■ **Extracted records**:
- - - - -
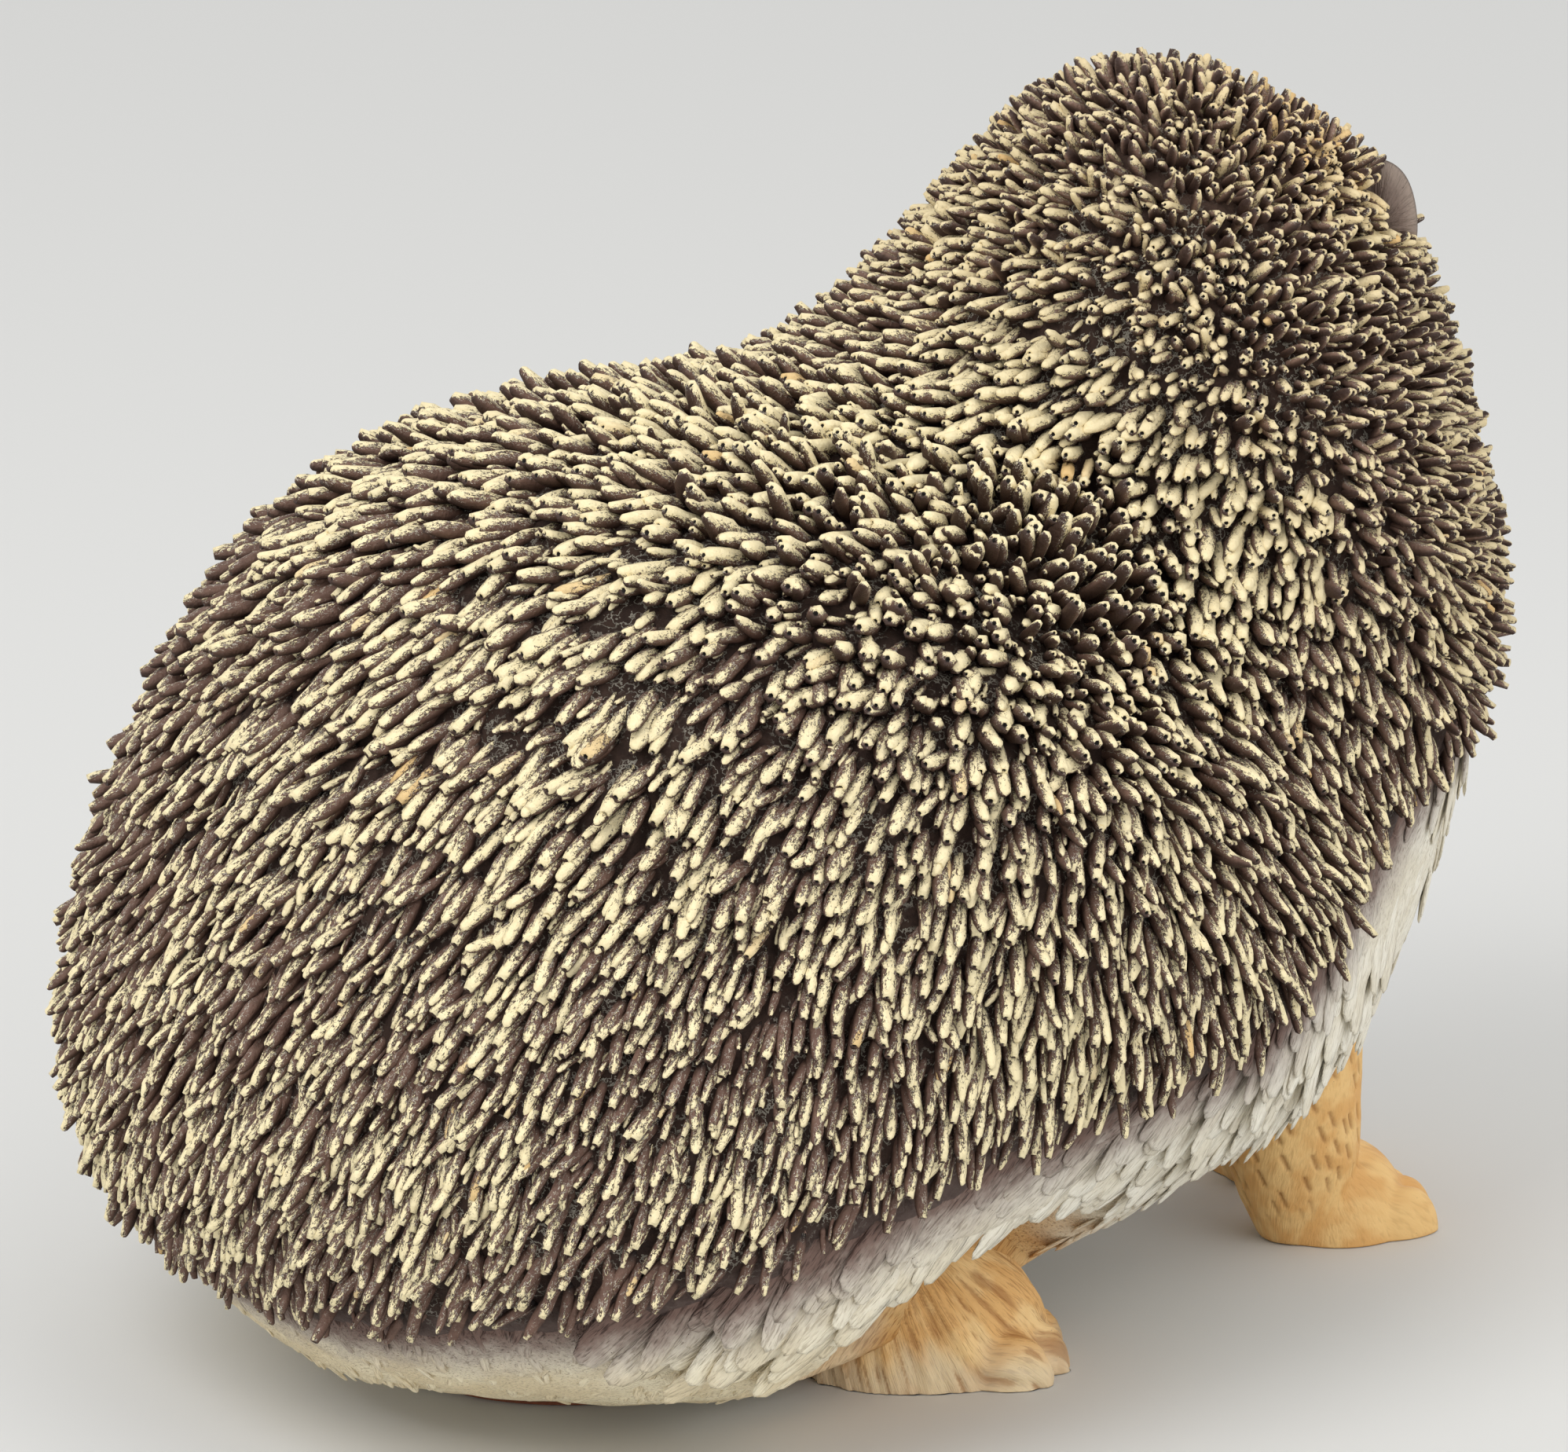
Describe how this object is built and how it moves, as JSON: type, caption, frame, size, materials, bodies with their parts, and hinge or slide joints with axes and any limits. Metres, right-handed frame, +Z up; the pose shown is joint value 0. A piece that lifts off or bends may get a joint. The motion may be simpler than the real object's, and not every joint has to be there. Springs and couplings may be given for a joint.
{
  "type": "hedgehog figurine",
  "caption": "Hollow cast ornament of a sitting hedgehog with a raised, turned head and a coat of stout quills. It stands on a flat padded base.",
  "frame": {"origin": "centre of the flat pad under the casting, on the ground", "axes": "+Z up; the body faces -Y, with the animal's left at +X; the head is turned to +X"},
  "size_m": [0.2024, 0.2669, 0.2089],
  "materials": {
    "fur_resin": "painted matte resin, carved fur",
    "quill_resin": "painted matte resin, brown with cream dry-brushing",
    "face_resin": "painted matte resin, carved fur",
    "gloss_black": "glossy black",
    "ear_resin": "painted matte resin",
    "leg_resin": "painted matte resin, carved fur",
    "plain_resin": "unpainted matte resin",
    "bung_rubber": "matte rubber",
    "pad_rubber": "matte reddish-brown pad"
  },
  "bodies": {
    "root": {"body": "fur_resin", "coat_rump": "quill_resin", "coat_left_flank": "quill_resin", "coat_right_flank": "quill_resin", "coat_left_shoulder": "quill_resin", "coat_right_shoulder": "quill_resin", "coat_crown": "quill_resin", "face": "face_resin", "nose": "gloss_black", "left_eye": "gloss_black", "right_eye": "gloss_black", "left_ear": "ear_resin", "right_ear": "ear_resin", "left_foreleg": "leg_resin", "right_foreleg": "leg_resin", "left_hind_foot": "leg_resin", "right_hind_foot": "leg_resin", "base_plate": "plain_resin", "vent_bung": "bung_rubber", "base_pad": "pad_rubber"}
  },
  "joints": []
}
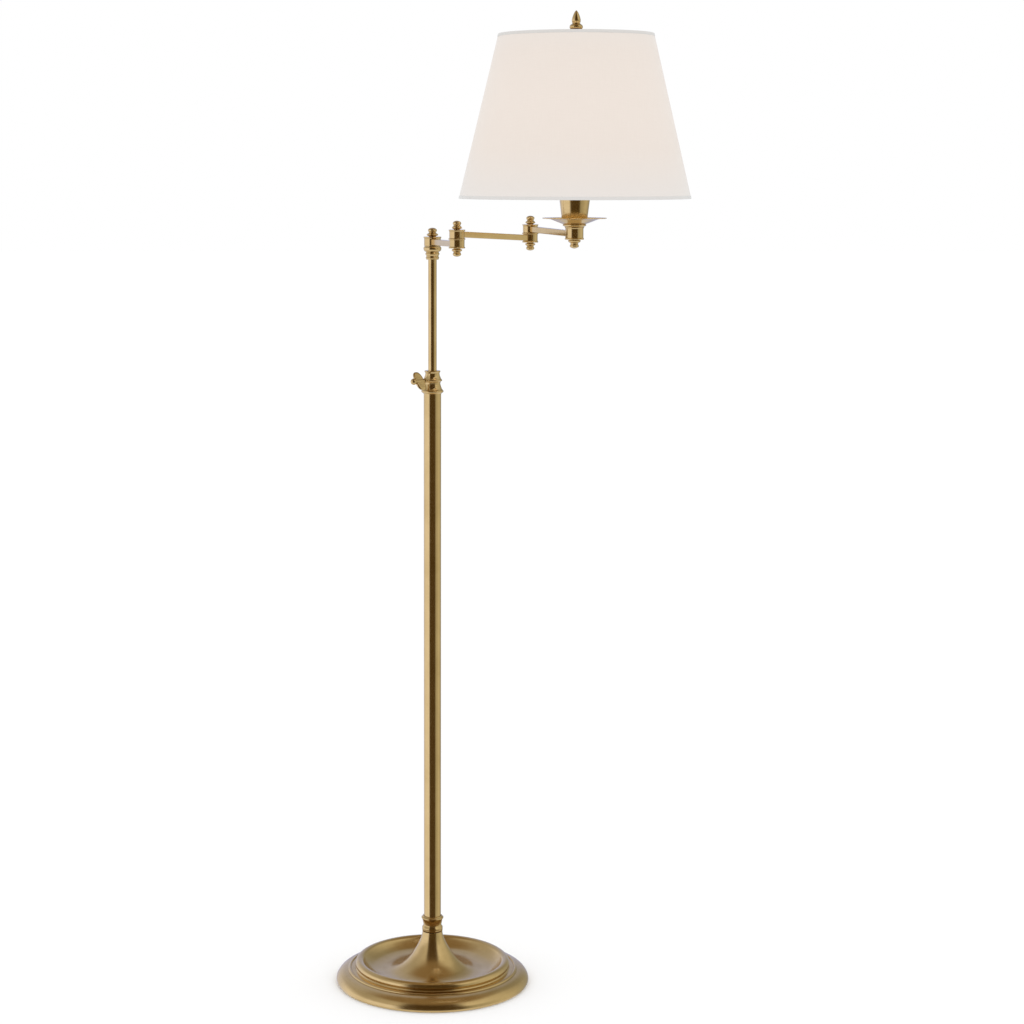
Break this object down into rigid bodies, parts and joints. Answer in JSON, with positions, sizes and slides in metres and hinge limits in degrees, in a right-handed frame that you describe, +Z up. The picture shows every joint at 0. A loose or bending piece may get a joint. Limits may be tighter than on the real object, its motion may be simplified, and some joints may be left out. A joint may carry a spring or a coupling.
{
  "type": "adjustable arm floor lamp",
  "caption": "Brass floor lamp: round weighted base, telescopic post with thumbscrew clamp, folding swing arm of square tube and a tapered linen shade over a lamp holder.",
  "frame": {"origin": "on the floor, at the centre of the round base's felt underside, below the post's axis", "axes": "+Z up along the post, -Y towards the lamp's front, where the middle arm joint stands forward, +X to its right, where the shade hangs"},
  "size_m": [0.4789, 0.4731, 1.3743],
  "materials": {
    "antique_brass": "antique, burnished and brushed along its length, lacquered",
    "zinc_steel": "zinc plated",
    "cast_iron": "as cast, painted",
    "felt": "pressed felt",
    "nylon": "moulded",
    "phenolic": "moulded phenolic",
    "bulb_glass": "frosted inside",
    "linen": "plain woven linen on a translucent liner"
  },
  "bodies": {
    "base": {"felt_pad": "felt", "base_weight": "cast_iron", "base_shell": "antique_brass", "cord_gland": "phenolic", "base_washer": "zinc_steel", "base_nut": "zinc_steel", "base_nipple": "zinc_steel", "base_collar": "antique_brass", "tube_plug": "antique_brass", "lower_tube": "antique_brass", "clamp_collar": "antique_brass"},
    "thumbscrew": {"thumbscrew": "antique_brass"},
    "mast": {"stop_bushing": "nylon", "upper_tube": "antique_brass", "post_head": "antique_brass", "shoulder_washer": "antique_brass", "shoulder_pin": "zinc_steel", "shoulder_knob": "antique_brass"},
    "arm_1": {"arm_1_inner_knuckle": "antique_brass", "arm_1_bar": "antique_brass", "arm_1_outer_knuckle": "antique_brass", "elbow_1_ring": "antique_brass", "elbow_1_pin": "zinc_steel", "elbow_1_top_knob": "antique_brass", "elbow_1_bottom_knob": "antique_brass"},
    "arm_2": {"arm_2_inner_knuckle": "antique_brass", "arm_2_bar": "antique_brass", "arm_2_outer_knuckle": "antique_brass", "elbow_2_ring": "antique_brass", "elbow_2_pin": "zinc_steel", "elbow_2_top_knob": "antique_brass", "elbow_2_bottom_knob": "antique_brass"},
    "arm_3": {"arm_3_inner_knuckle": "antique_brass", "arm_3_bar": "antique_brass", "head_knuckle": "antique_brass", "head_nipple": "zinc_steel", "head_bottom_knob": "antique_brass", "cup_seat": "antique_brass", "drip_plate": "antique_brass", "socket_cup": "antique_brass", "socket_cap": "antique_brass", "socket_shell": "antique_brass", "socket_core": "phenolic", "screw_shell": "zinc_steel", "bulb_cap": "zinc_steel", "bulb_glass": "bulb_glass", "harp_saddle": "zinc_steel", "harp": "antique_brass", "harp_sleeve_left": "antique_brass", "harp_sleeve_right": "antique_brass", "shade_top_ring": "antique_brass", "shade_spider": "antique_brass", "shade_hoop": "zinc_steel", "shade": "linen"},
    "dimmer": {"dimmer_knob": "phenolic"},
    "finial": {"finial": "antique_brass"}
  },
  "joints": [
    {"name": "height_slide", "type": "slide", "parent": "base", "child": "mast", "axis": [0, 0, 1], "range_m": [-0.15, 0.15]},
    {"name": "shoulder_turn", "type": "hinge", "parent": "mast", "child": "arm_1", "pos_m": [0, 0, 1.07], "axis": [0, 0, 1], "range_deg": [-165, 165]},
    {"name": "elbow_1_turn", "type": "hinge", "parent": "arm_1", "child": "arm_2", "pos_m": [0.0326, -0.14887, 1.0778], "axis": [0, 0, 1], "range_deg": [-180, 40]},
    {"name": "elbow_2_turn", "type": "hinge", "parent": "arm_2", "child": "arm_3", "pos_m": [0.13477, -0.0358, 1.0821], "axis": [0, 0, 1], "range_deg": [-42, 180]},
    {"name": "thumbscrew_turn", "type": "hinge", "parent": "base", "child": "thumbscrew", "pos_m": [0, 0, 0.8764], "axis": [-0.7071, -0.7071, 0], "range_deg": [0, 360]},
    {"name": "dimmer_turn", "type": "hinge", "parent": "arm_3", "child": "dimmer", "pos_m": [0.18702, -0.17896, 1.152], "axis": [0, 1, 0], "range_deg": [0, 300]},
    {"name": "finial_turn", "type": "hinge", "parent": "arm_3", "child": "finial", "pos_m": [0.18702, -0.17896, 1.36], "axis": [0, 0, 1], "range_deg": [0, 360]}
  ]
}
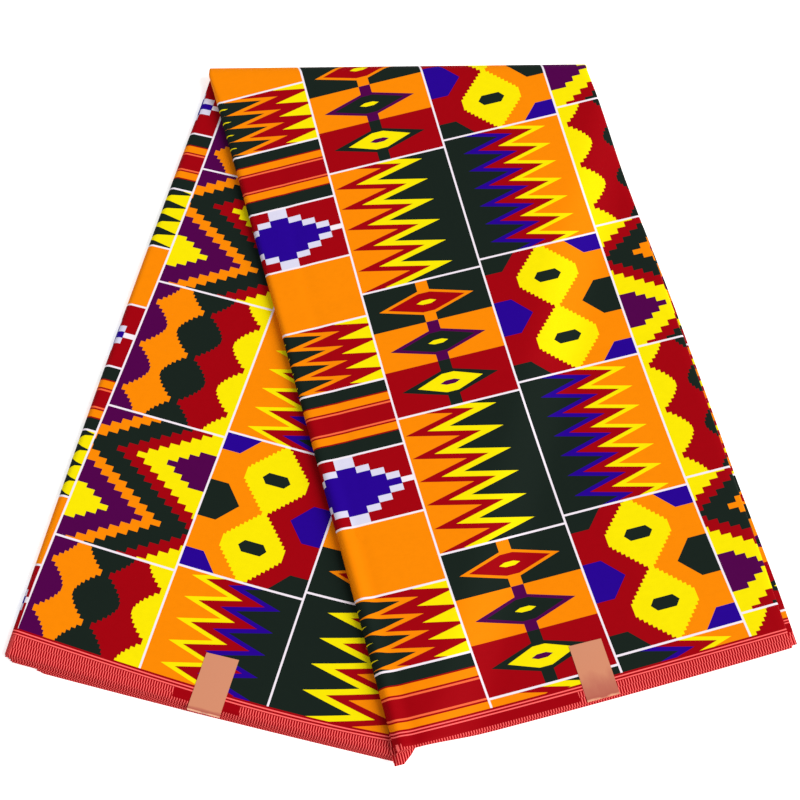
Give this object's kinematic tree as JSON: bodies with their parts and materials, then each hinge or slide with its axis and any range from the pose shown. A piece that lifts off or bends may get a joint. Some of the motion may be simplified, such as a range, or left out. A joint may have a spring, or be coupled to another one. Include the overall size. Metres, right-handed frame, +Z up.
- - - - -
■ **Instructions to follow**: Each line in the records above should be reproduced exactly; images are not copied.

■ **Result for this exercise**:
Describe how this object is built and how it moves, as JSON: type, caption, frame, size, materials, bodies with their parts, and hinge or slide joints with axes and any limits. Metres, right-handed frame, +Z up; the pose shown is joint value 0. A piece that lifts off or bends may get a joint. The motion may be simpler than the real object's, and not every joint has to be there. Springs and couplings may be given for a joint.
{
  "type": "hedgehog figurine",
  "caption": "Hollow cast ornament of a sitting hedgehog with a raised, turned head and a coat of stout quills. It stands on a flat padded base.",
  "frame": {"origin": "centre of the flat pad under the casting, on the ground", "axes": "+Z up; the body faces -Y, with the animal's left at +X; the head is turned to +X"},
  "size_m": [0.2024, 0.2669, 0.2089],
  "materials": {
    "fur_resin": "painted matte resin, carved fur",
    "quill_resin": "painted matte resin, brown with cream dry-brushing",
    "face_resin": "painted matte resin, carved fur",
    "gloss_black": "glossy black",
    "ear_resin": "painted matte resin",
    "leg_resin": "painted matte resin, carved fur",
    "plain_resin": "unpainted matte resin",
    "bung_rubber": "matte rubber",
    "pad_rubber": "matte reddish-brown pad"
  },
  "bodies": {
    "root": {"body": "fur_resin", "coat_rump": "quill_resin", "coat_left_flank": "quill_resin", "coat_right_flank": "quill_resin", "coat_left_shoulder": "quill_resin", "coat_right_shoulder": "quill_resin", "coat_crown": "quill_resin", "face": "face_resin", "nose": "gloss_black", "left_eye": "gloss_black", "right_eye": "gloss_black", "left_ear": "ear_resin", "right_ear": "ear_resin", "left_foreleg": "leg_resin", "right_foreleg": "leg_resin", "left_hind_foot": "leg_resin", "right_hind_foot": "leg_resin", "base_plate": "plain_resin", "vent_bung": "bung_rubber", "base_pad": "pad_rubber"}
  },
  "joints": []
}
Break this object down into rigid bodies, parts and joints. Answer in JSON, with positions, sizes and slides in metres and hinge limits in degrees, in a right-handed frame that you describe, +Z up. The picture shows every joint at 0. A loose or bending piece may get a joint. Limits may be tighter than on the real object, its motion may be simplified, and some joints may be left out. A joint may carry a spring or a coupling.
{
  "type": "adjustable arm floor lamp",
  "caption": "Brass floor lamp: round weighted base, telescopic post with thumbscrew clamp, folding swing arm of square tube and a tapered linen shade over a lamp holder.",
  "frame": {"origin": "on the floor, at the centre of the round base's felt underside, below the post's axis", "axes": "+Z up along the post, -Y towards the lamp's front, where the middle arm joint stands forward, +X to its right, where the shade hangs"},
  "size_m": [0.4789, 0.4731, 1.3743],
  "materials": {
    "antique_brass": "antique, burnished and brushed along its length, lacquered",
    "zinc_steel": "zinc plated",
    "cast_iron": "as cast, painted",
    "felt": "pressed felt",
    "nylon": "moulded",
    "phenolic": "moulded phenolic",
    "bulb_glass": "frosted inside",
    "linen": "plain woven linen on a translucent liner"
  },
  "bodies": {
    "base": {"felt_pad": "felt", "base_weight": "cast_iron", "base_shell": "antique_brass", "cord_gland": "phenolic", "base_washer": "zinc_steel", "base_nut": "zinc_steel", "base_nipple": "zinc_steel", "base_collar": "antique_brass", "tube_plug": "antique_brass", "lower_tube": "antique_brass", "clamp_collar": "antique_brass"},
    "thumbscrew": {"thumbscrew": "antique_brass"},
    "mast": {"stop_bushing": "nylon", "upper_tube": "antique_brass", "post_head": "antique_brass", "shoulder_washer": "antique_brass", "shoulder_pin": "zinc_steel", "shoulder_knob": "antique_brass"},
    "arm_1": {"arm_1_inner_knuckle": "antique_brass", "arm_1_bar": "antique_brass", "arm_1_outer_knuckle": "antique_brass", "elbow_1_ring": "antique_brass", "elbow_1_pin": "zinc_steel", "elbow_1_top_knob": "antique_brass", "elbow_1_bottom_knob": "antique_brass"},
    "arm_2": {"arm_2_inner_knuckle": "antique_brass", "arm_2_bar": "antique_brass", "arm_2_outer_knuckle": "antique_brass", "elbow_2_ring": "antique_brass", "elbow_2_pin": "zinc_steel", "elbow_2_top_knob": "antique_brass", "elbow_2_bottom_knob": "antique_brass"},
    "arm_3": {"arm_3_inner_knuckle": "antique_brass", "arm_3_bar": "antique_brass", "head_knuckle": "antique_brass", "head_nipple": "zinc_steel", "head_bottom_knob": "antique_brass", "cup_seat": "antique_brass", "drip_plate": "antique_brass", "socket_cup": "antique_brass", "socket_cap": "antique_brass", "socket_shell": "antique_brass", "socket_core": "phenolic", "screw_shell": "zinc_steel", "bulb_cap": "zinc_steel", "bulb_glass": "bulb_glass", "harp_saddle": "zinc_steel", "harp": "antique_brass", "harp_sleeve_left": "antique_brass", "harp_sleeve_right": "antique_brass", "shade_top_ring": "antique_brass", "shade_spider": "antique_brass", "shade_hoop": "zinc_steel", "shade": "linen"},
    "dimmer": {"dimmer_knob": "phenolic"},
    "finial": {"finial": "antique_brass"}
  },
  "joints": [
    {"name": "height_slide", "type": "slide", "parent": "base", "child": "mast", "axis": [0, 0, 1], "range_m": [-0.15, 0.15]},
    {"name": "shoulder_turn", "type": "hinge", "parent": "mast", "child": "arm_1", "pos_m": [0, 0, 1.07], "axis": [0, 0, 1], "range_deg": [-165, 165]},
    {"name": "elbow_1_turn", "type": "hinge", "parent": "arm_1", "child": "arm_2", "pos_m": [0.0326, -0.14887, 1.0778], "axis": [0, 0, 1], "range_deg": [-180, 40]},
    {"name": "elbow_2_turn", "type": "hinge", "parent": "arm_2", "child": "arm_3", "pos_m": [0.13477, -0.0358, 1.0821], "axis": [0, 0, 1], "range_deg": [-42, 180]},
    {"name": "thumbscrew_turn", "type": "hinge", "parent": "base", "child": "thumbscrew", "pos_m": [0, 0, 0.8764], "axis": [-0.7071, -0.7071, 0], "range_deg": [0, 360]},
    {"name": "dimmer_turn", "type": "hinge", "parent": "arm_3", "child": "dimmer", "pos_m": [0.18702, -0.17896, 1.152], "axis": [0, 1, 0], "range_deg": [0, 300]},
    {"name": "finial_turn", "type": "hinge", "parent": "arm_3", "child": "finial", "pos_m": [0.18702, -0.17896, 1.36], "axis": [0, 0, 1], "range_deg": [0, 360]}
  ]
}
Give this object's kinematic tree as JSON: bodies with their parts and materials, then each hinge or slide with its axis and any range from the pose shown. A piece that lifts off or bends may get a joint. Some of the motion may be simplified, such as a range, or left out. A joint may have a spring, or be coupled to another one. Include the overall size. Metres, right-handed frame, +Z up.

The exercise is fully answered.